Roughly three billion Muslims worldwide, including around seven million in Israel, the West Bank and Gaza revere al-Aqsa, one of Islam’s holiest sites. The seventh-century mosque in Jerusalem’s Old City sits on a plateau that Muslims call Haram al Sharif and Jews venerate as The Temple Mount.

Melchior, whose proposed bill in 2007 to protect Muslim and Christian holy sites did not pass, spoke to The Art Newspaper as Hamas rockets fell across Israel in the background, sending families racing to bomb shelters, and as Israeli air strikes devastated Gaza, where there are no shelters.

“We can only solve it through religious peace.”
Rabbi Michael Melchior

By this morning, at least 119 Palestinians were killed, including 31 minors; and at least seven Israelis had been killed, including two children, one a Bedouin Muslim. Jewish and Palestinian citizens across Israel have also been attacking each other and each other’s property. One Arab citizen was killed in riots. Synagogues and a Muslim cemetery in Lod were damaged, and the Lod Mosaic Museum and several historic buildings in the Unesco recognised Old City of Akko, including the International Conservation Center built with support of the Italian government, were also damaged by mobs.

The unrest escalated after Hamas filled a vacuum, Melchior says. Hamas “saw the chance to move into the religious sphere. They could be the protectors of al-Aqsa because of our police and government who didn’t understand what they were doing, so Hamas becomes the protector, winning over the people.”

“There is nobody to talk to,” Melchior says. “We will try in a few days. You can kill leaders and have military operations but there is no such thing as deterrence—these are people who do not have options and deterrence is for people with options. This is the tragedy because there is so much suffering on both sides and Israel’s government can’t permit rockets falling on civilians. That’s why you need to change the equation—not by bombing. We can only solve it through religious peace.”

The missiles fired on Israel by Hamas and its allies and subsequent Israeli air strikes followed weeks of clashes between Palestinian Muslim residents of Jerusalem and Israeli police at three sites in and around Jerusalem’s Old City.

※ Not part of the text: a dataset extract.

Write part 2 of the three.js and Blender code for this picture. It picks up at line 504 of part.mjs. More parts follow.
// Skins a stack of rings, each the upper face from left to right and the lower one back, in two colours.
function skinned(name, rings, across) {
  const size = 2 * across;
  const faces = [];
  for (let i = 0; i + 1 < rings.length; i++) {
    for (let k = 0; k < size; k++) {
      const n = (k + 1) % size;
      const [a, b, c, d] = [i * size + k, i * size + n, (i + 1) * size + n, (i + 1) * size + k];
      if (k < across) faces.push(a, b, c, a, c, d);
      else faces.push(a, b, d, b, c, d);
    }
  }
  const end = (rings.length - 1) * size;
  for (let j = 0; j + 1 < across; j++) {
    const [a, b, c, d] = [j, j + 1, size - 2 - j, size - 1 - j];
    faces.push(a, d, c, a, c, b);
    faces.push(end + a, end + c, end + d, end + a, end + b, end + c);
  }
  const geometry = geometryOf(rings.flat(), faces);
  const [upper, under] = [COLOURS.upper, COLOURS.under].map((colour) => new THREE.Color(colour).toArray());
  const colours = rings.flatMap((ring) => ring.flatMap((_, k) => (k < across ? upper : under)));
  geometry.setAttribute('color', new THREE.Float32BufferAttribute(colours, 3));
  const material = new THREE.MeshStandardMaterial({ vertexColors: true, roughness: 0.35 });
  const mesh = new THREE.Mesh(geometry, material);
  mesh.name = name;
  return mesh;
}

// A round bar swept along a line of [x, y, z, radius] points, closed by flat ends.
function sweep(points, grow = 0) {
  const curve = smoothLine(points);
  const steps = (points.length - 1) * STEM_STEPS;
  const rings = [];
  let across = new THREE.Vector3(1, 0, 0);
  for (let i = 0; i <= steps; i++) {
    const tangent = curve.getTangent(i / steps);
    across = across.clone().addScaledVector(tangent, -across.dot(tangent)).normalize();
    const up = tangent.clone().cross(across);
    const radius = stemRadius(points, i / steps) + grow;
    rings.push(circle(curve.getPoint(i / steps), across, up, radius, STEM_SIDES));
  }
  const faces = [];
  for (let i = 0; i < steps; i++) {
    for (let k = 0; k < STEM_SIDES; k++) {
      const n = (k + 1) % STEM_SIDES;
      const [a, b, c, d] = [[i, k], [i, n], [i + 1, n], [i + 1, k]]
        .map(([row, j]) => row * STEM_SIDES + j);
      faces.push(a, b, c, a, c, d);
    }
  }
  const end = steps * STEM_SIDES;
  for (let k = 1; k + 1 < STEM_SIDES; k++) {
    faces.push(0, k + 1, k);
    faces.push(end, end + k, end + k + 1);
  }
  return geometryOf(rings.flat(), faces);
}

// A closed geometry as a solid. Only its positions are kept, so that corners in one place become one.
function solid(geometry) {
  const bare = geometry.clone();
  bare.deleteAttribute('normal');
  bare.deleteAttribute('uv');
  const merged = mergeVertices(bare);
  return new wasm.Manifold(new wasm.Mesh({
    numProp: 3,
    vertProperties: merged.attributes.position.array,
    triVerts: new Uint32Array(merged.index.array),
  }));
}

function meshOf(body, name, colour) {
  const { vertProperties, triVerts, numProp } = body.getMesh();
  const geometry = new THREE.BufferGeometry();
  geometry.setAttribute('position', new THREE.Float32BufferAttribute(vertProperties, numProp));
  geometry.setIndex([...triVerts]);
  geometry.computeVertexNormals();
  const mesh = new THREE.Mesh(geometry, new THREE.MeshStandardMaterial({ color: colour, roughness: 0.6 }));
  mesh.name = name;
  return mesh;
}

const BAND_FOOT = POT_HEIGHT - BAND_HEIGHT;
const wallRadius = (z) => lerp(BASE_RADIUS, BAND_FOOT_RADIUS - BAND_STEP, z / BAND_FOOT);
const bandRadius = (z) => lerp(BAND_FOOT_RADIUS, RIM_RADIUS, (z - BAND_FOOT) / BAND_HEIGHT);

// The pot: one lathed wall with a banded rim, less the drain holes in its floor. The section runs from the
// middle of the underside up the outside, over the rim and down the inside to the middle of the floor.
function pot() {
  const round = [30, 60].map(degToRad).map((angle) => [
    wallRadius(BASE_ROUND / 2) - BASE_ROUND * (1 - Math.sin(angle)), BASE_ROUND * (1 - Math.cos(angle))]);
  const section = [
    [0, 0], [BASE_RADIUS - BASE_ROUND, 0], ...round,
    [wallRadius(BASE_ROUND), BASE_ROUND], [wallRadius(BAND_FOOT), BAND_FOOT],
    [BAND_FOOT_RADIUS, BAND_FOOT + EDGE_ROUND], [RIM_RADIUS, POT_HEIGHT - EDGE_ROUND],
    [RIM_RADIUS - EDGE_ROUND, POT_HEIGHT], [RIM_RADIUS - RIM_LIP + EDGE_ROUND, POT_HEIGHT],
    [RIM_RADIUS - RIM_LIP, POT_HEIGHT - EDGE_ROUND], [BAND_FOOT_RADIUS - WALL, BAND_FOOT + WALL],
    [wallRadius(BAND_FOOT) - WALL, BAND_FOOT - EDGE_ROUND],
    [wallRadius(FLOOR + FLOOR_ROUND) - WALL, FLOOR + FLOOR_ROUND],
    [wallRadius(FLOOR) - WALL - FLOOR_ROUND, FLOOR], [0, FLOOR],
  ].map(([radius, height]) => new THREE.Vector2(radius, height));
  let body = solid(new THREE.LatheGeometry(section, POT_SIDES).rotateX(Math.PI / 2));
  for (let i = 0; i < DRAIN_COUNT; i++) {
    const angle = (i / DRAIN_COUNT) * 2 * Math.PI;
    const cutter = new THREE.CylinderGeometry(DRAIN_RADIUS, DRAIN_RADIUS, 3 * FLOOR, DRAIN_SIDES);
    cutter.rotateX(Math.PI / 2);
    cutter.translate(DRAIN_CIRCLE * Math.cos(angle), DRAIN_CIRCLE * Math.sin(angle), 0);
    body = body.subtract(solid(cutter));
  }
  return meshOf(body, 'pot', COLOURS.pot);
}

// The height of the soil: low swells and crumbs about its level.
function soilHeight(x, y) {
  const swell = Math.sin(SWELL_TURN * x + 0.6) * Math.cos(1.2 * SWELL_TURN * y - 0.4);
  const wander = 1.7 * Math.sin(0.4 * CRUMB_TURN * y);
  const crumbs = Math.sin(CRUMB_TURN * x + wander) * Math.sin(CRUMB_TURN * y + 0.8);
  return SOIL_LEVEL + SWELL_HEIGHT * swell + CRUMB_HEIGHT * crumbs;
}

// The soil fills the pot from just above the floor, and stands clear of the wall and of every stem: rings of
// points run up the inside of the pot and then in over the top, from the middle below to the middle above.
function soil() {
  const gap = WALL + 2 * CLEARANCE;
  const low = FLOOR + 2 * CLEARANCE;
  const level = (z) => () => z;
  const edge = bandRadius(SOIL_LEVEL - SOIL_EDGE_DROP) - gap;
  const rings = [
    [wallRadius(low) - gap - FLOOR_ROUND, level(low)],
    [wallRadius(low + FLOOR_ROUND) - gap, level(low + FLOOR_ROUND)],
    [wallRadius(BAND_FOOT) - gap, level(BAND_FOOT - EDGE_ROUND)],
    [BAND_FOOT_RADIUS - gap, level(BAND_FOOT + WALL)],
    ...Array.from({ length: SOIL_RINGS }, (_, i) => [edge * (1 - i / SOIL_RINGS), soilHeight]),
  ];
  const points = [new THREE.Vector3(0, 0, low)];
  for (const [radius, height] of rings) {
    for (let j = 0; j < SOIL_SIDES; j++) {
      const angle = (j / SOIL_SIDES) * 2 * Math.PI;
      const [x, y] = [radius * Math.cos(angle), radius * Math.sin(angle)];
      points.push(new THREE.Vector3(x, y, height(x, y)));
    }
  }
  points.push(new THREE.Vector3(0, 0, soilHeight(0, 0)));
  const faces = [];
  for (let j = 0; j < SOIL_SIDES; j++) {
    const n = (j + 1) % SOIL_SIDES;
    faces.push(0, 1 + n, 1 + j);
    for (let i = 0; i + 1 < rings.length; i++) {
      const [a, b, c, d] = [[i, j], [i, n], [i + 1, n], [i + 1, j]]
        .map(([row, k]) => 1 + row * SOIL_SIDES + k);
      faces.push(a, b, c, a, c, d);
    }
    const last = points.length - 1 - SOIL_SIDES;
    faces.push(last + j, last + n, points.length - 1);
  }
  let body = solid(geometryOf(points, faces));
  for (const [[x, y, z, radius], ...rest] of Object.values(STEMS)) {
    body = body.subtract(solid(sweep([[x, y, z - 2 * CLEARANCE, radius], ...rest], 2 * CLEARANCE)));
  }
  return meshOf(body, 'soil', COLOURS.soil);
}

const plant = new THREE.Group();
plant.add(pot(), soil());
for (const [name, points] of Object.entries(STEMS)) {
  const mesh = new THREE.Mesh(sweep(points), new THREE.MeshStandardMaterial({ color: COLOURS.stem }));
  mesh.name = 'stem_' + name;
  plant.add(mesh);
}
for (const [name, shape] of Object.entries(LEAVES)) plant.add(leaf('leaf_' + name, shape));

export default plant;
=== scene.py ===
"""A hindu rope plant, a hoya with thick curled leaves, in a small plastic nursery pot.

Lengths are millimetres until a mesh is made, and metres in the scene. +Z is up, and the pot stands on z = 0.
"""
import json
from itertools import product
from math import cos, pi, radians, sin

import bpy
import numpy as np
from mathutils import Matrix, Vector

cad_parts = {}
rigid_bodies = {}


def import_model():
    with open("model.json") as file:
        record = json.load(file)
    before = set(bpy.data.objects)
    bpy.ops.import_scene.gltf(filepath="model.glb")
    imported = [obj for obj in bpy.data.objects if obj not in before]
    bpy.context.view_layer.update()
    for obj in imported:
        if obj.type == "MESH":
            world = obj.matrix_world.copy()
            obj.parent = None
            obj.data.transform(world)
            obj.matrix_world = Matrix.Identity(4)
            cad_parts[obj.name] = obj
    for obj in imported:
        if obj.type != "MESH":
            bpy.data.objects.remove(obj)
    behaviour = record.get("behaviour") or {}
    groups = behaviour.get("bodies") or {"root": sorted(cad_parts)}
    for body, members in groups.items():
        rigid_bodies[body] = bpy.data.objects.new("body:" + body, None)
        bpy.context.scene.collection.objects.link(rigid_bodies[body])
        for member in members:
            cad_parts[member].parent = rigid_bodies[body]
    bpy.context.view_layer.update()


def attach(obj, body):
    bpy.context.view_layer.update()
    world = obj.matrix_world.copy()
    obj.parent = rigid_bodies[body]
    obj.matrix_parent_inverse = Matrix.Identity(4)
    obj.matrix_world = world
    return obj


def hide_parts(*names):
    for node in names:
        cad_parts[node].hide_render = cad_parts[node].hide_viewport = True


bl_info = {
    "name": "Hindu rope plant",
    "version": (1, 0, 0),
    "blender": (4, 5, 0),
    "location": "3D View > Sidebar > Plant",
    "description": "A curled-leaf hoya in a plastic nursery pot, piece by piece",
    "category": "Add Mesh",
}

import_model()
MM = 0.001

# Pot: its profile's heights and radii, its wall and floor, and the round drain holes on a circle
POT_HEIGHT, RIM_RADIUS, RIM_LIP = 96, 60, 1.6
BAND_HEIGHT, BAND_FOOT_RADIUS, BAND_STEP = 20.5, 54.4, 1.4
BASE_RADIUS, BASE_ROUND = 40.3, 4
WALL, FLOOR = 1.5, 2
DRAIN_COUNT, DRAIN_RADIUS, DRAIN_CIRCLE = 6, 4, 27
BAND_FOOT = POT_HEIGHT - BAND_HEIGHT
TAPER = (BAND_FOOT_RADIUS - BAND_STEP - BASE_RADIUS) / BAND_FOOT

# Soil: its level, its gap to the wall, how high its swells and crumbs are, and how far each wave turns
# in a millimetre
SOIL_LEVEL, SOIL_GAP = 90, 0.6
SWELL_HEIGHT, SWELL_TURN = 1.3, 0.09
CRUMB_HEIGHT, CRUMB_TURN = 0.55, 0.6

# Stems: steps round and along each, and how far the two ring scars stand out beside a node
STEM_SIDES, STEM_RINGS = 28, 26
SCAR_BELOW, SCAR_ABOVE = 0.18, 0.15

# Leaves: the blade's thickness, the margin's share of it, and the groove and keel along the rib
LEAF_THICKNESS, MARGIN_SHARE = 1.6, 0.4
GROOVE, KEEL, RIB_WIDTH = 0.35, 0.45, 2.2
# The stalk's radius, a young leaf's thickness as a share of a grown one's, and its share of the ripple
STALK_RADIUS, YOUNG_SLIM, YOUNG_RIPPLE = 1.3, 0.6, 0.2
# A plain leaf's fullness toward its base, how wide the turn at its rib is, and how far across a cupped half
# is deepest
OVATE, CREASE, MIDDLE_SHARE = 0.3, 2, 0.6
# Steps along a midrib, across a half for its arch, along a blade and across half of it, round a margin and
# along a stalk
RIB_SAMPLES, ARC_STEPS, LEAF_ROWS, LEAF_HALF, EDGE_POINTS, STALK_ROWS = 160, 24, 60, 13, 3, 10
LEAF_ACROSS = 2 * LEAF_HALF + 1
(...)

Palestinians said they felt disrespected during the Muslim holy month of Ramadan as Israeli police set up “crowd control” barriers preventing families from congregating by Jerusalem’s ancient Damascus Gate at the entrance to the Old City’s Muslim Quarter.

Nearby in the Palestinian east Jerusalem neighbourhood of Sheikh Jarrah, Palestinian and Jewish activists protested against impending evictions of several Palestinian families. Israel’s Supreme Court delayed its ruling after the attorney general requested help calming the situation. But the two decades of proceedings underscore the differing rights based on religion: Jews who owned property in east Jerusalem before the 1948 war can petition for Palestinians refugees settled there by Jordan in the 1950s to be evicted, while Palestinian Muslims and Christians have never been granted rights to their pre-war properties in Jerusalem or Israel.

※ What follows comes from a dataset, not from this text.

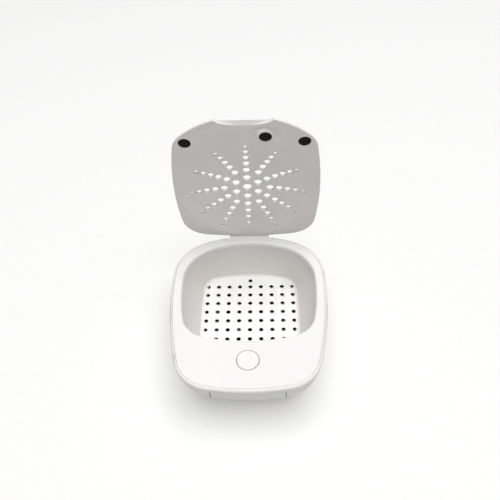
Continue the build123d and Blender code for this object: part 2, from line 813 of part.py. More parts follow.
with BuildPart() as fan_housing:
    with BuildSketch(level(cover_top)):
        with Locations((0, hole_middle_y)):
            RectangleRounded(fan_size, fan_size, fan_round)
            Circle(fan_bore_r, mode=Mode.SUBTRACT)
            with GridLocations(fan_hole_pitch, fan_hole_pitch, 2, 2):
                Circle(fan_hole_r, mode=Mode.SUBTRACT)
    extrude(amount=fan_height)
    with BuildSketch(level(cover_top)):
        with Locations((0, hole_middle_y)):
            Circle(hub_r - hub_wall / 2)
            with PolarLocations(fan_bore_r / 2, 3, start_angle=90):
                Rectangle(fan_bore_r + fan_round, spoke_width)
    extrude(amount=base_disc_thick)
    with BuildSketch(level(cover_top)):
        with Locations((0, hole_middle_y)):
            Circle(bearing_r)
    extrude(amount=base_disc_thick + bearing_height)
    with BuildSketch(level(cover_top + 2 * shaft_gap)):
        with Locations((0, hole_middle_y)):
            Circle(shaft_r + shaft_clearance)
    extrude(amount=fan_height, mode=Mode.SUBTRACT)
save(fan_housing, "fan_housing")

with BuildPart() as fan_stator:
    with BuildSketch(level(cover_top + base_disc_thick)):
        with Locations((0, hole_middle_y)):
            Circle(stator_r)
            Circle(bearing_r + stator_gap, mode=Mode.SUBTRACT)
    extrude(amount=stator_height)
save(fan_stator, "fan_stator")

with BuildPart() as fan_rotor:
    with BuildSketch(level(hub_top)):
        with Locations((0, hole_middle_y)):
            Circle(hub_r)
    extrude(amount=-hub_height)
    for blade in range(fan_blades):
        root = Plane((0, plan_y + hole_middle_y, blade_z), x_dir=(0, 0, 1), z_dir=blade_direction(blade))
        with BuildSketch(root.offset(hub_r - hub_wall / 2)):
            Rectangle(blade_chord, blade_thick, rotation=blade_tilt)
        extrude(amount=fan_bore_r - blade_gap - hub_r + hub_wall / 2)
    with BuildSketch(level(hub_top - hub_wall)):
        with Locations((0, hole_middle_y)):
            Circle(hub_r - hub_wall)
    extrude(amount=hub_wall - hub_height, mode=Mode.SUBTRACT)
    with BuildSketch(level(hub_top - hub_wall)):
        with Locations((0, hole_middle_y)):
            Circle(shaft_r)
    extrude(amount=hub_wall / 2, mode=Mode.SUBTRACT)
save(fan_rotor, "fan_rotor")

with BuildPart() as fan_shaft:
    with BuildSketch(level(cover_top + 3 * shaft_gap)):
        with Locations((0, hole_middle_y)):
            Circle(shaft_r)
    extrude(amount=hub_top - hub_wall / 2 - cover_top - 3 * shaft_gap)
save(fan_shaft, "fan_shaft")

with BuildPart() as heat_spreader:
    extrude(outline_face(bowl_foot.inset(spreader_inset), level(spreader_bottom)), amount=spreader_thick)
    with BuildSketch(level(spreader_bottom)):
        with Locations((0, hole_middle_y)):
            with GridLocations(1, hole_pitch, 1, hole_rows):
                SlotOverall((hole_columns - 1) * hole_pitch + spreader_slot_over, spreader_slot_width)
        with Locations((0, rear_hole_y)):
            Circle(spreader_slot_width / 2)
    extrude(amount=spreader_thick, mode=Mode.SUBTRACT)
save(heat_spreader, "heat_spreader")

with BuildPart() as heating_elements:
    with BuildSketch(level(spreader_bottom)):
        with Locations(*mirrored([(heater_x, hole_middle_y + heater_shift)])):
            Rectangle(*heater_size[:2])
    extrude(amount=-heater_size[2])
save(heating_elements, "heating_elements")

with BuildPart() as thermal_fuse:
    with BuildSketch(upright(-fuse_length / 2)):
        with Locations((hole_middle_y - fan_size / 2 - fuse_gap - fuse_r, spreader_bottom - fuse_r)):
            Circle(fuse_r)
    extrude(amount=fuse_length)
save(thermal_fuse, "thermal_fuse")

# ---------------------------------------------------------------- power inlet

with BuildPart() as inlet_shell:
    with BuildSketch(rear_plane(inlet_front)):
        with Locations((0, inlet_z)):
            SlotOverall(inlet_width, inlet_height)
            SlotOverall(inlet_width - 2 * inlet_wall, inlet_height - 2 * inlet_wall, mode=Mode.SUBTRACT)
    extrude(amount=inlet_length)
save(inlet_shell, "inlet_shell")

with BuildPart() as inlet_contacts:
    with BuildSketch(rear_plane(inlet_front)):
        with Locations((0, inlet_z)):
            SlotOverall(inlet_width - 2 * inlet_wall, inlet_height - 2 * inlet_wall)
    extrude(amount=contact_depth)
    with BuildSketch(rear_plane(inlet_front + contact_depth)):
        with Locations((0, inlet_z)):
            Rectangle(*contact_tongue[:2])
    extrude(amount=contact_tongue[2])
save(inlet_contacts, "inlet_contacts")

with BuildPart() as inlet_board:
    with BuildSketch(level(inlet_board_bottom)):
        with Locations((0, inlet_board_y)):
            Rectangle(*inlet_board_size[:2])
    extrude(amount=inlet_board_size[2])
save(inlet_board, "inlet_board")
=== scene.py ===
"""Looks of a small hearing aid dryer: finishes, fine fittings, studio and camera round the CAD part.

Metres, +Z up, front at -Y. The object stands on Z = 0 with its lid open, as the CAD frame has it.
"""

from __future__ import annotations

import json
import logging
import math
from dataclasses import dataclass, field
from enum import Enum

import bmesh
import bpy
from mathutils import Matrix, Vector
from mathutils.bvhtree import BVHTree

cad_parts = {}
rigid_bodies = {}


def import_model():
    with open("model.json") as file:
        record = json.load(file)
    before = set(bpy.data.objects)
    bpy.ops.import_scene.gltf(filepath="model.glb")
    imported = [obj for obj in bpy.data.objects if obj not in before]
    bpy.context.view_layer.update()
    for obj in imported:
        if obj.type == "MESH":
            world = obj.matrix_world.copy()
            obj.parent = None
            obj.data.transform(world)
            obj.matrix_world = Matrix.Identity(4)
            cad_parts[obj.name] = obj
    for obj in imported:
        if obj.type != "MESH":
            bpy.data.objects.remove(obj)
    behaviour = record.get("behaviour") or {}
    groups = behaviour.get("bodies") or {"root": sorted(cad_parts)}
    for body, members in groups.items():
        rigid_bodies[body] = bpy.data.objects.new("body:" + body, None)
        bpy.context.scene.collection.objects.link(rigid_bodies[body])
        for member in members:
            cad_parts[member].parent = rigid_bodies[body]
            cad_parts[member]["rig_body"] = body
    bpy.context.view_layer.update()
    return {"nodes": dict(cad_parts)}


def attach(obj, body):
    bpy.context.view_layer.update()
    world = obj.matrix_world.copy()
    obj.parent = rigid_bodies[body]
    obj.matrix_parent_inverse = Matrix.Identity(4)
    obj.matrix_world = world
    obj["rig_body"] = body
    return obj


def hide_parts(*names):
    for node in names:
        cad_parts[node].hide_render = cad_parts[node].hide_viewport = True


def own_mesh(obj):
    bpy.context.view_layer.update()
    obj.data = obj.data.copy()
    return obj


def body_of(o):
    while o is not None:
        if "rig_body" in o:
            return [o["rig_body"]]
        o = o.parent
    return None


log = logging.getLogger("dryer")

MM = 0.001


# ---------------- colour and node helpers


@dataclass(frozen=True)
class Tint:
    """A colour as the eye sees it, with 0 to 255 in each channel."""

    red: float
    green: float
    blue: float

    def linear(self, gain: float = 1.0) -> tuple[float, float, float, float]:
        """Return the colour as the renderer wants it.

        Args:
            gain: Factor on the linear colour, to make it lighter or darker.

        Returns:
            Linear red, green and blue, and an alpha of 1.
        """
        return (*(min(1.0, gain * self._channel(v / 255)) for v in (self.red, self.green, self.blue)), 1.0)

    @staticmethod
    def _channel(v: float) -> float:
        """Return one display value in linear light."""
        return v / 12.92 if v <= 0.04045 else ((v + 0.055) / 1.055) ** 2.4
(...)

During the demonstrations, tens of thousands of Muslims made their way to Ramadan prayers and activities at the al-Aqsa complex. Israeli police, saying Palestinians were throwing stones, stormed the building and courtyard on Monday with stun grenades and rubber-tipped bullets. Over 200 Palestinians and several officers were injured. Today, armed police clashed again with Muslim visitors.

Sheikh Imad Falogi, a former Hamas official in Gaza and close colleague of Melchior, says Muslims have no problem with people of the Jewish religion but feel disrespected by Israeli police and throngs of ultranationalist Israelis who visit al-Aqsa and are seen not as engaging in holy activities but as trying to take over “and create problems with Muslims.”

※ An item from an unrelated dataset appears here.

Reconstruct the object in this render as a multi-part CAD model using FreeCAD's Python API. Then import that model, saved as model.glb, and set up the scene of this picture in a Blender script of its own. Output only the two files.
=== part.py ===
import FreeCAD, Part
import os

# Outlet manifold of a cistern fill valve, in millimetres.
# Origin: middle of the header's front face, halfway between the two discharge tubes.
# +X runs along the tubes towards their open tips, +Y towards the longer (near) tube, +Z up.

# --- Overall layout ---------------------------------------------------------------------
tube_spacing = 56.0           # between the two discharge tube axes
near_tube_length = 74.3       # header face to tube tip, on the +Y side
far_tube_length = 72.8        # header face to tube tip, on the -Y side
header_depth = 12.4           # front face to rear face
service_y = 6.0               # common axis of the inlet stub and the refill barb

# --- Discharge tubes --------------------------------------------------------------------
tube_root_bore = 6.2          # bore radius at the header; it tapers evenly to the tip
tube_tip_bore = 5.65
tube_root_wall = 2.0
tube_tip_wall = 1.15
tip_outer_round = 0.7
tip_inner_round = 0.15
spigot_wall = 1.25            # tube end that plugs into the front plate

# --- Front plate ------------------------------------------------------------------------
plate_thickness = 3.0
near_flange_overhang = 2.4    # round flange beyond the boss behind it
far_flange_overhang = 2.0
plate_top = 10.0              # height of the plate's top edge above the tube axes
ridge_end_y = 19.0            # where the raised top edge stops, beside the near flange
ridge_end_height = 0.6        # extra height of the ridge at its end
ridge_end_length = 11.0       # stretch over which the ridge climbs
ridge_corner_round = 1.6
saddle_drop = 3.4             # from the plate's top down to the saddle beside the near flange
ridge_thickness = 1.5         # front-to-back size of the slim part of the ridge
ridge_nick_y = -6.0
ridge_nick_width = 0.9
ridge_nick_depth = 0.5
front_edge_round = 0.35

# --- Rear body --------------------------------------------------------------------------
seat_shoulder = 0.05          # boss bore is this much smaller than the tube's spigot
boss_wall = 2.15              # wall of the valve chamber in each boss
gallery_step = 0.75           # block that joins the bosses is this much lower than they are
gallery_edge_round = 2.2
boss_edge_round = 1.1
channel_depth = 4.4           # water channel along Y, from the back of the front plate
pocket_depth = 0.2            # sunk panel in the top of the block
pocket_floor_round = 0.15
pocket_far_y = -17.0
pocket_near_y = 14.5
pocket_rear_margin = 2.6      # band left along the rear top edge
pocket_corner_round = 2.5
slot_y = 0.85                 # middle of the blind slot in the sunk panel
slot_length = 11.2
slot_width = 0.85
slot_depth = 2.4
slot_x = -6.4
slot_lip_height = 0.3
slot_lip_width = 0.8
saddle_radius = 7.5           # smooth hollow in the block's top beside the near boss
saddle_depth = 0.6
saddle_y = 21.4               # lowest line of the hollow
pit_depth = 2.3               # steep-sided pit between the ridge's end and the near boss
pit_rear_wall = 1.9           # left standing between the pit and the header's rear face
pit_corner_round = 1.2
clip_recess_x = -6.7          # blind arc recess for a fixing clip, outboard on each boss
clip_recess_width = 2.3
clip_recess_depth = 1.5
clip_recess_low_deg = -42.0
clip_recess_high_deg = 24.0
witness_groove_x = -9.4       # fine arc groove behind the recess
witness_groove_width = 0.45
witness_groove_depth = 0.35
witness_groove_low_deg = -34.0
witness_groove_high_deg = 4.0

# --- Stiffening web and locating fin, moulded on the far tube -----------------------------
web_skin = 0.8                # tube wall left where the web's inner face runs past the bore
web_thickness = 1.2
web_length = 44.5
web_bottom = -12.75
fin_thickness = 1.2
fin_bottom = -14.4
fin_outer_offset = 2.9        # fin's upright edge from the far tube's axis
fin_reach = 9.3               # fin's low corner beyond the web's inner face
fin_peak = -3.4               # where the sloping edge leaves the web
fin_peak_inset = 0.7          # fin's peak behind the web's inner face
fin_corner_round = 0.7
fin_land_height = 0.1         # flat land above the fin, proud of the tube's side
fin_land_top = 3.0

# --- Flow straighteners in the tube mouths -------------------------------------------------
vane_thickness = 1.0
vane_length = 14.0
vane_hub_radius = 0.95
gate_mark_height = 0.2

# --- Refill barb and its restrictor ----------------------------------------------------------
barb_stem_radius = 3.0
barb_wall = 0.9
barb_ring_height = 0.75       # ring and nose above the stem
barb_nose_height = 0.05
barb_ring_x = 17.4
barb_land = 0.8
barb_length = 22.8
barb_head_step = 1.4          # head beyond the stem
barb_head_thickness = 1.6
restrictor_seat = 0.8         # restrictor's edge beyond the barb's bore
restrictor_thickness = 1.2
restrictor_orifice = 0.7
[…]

On Wednesday, Israel destroyed a high-rise building saying it targeted Hamas leaders. The building also housed the Adam Center for Dialogues of Civilizations in Gaza that Falogi heads. The office, he explains, was the Gaza base for dialogue with spiritual leaders about rights, building trust and a path to inter-religious peace on both sides. “All of us must respect the other,” Falogi says. “Even some leaders in Hamas understand our plan to build communication and trust between the three religions in the Holy Land—and speak about rights.”

When there are political problems, Falolgi adds, “the politicians should come to the rabbis and imams.”

Other Jewish, Muslim and Christian religious leaders in Israel, the West Bank and Gaza have also been calling for nonviolence and mutual respect.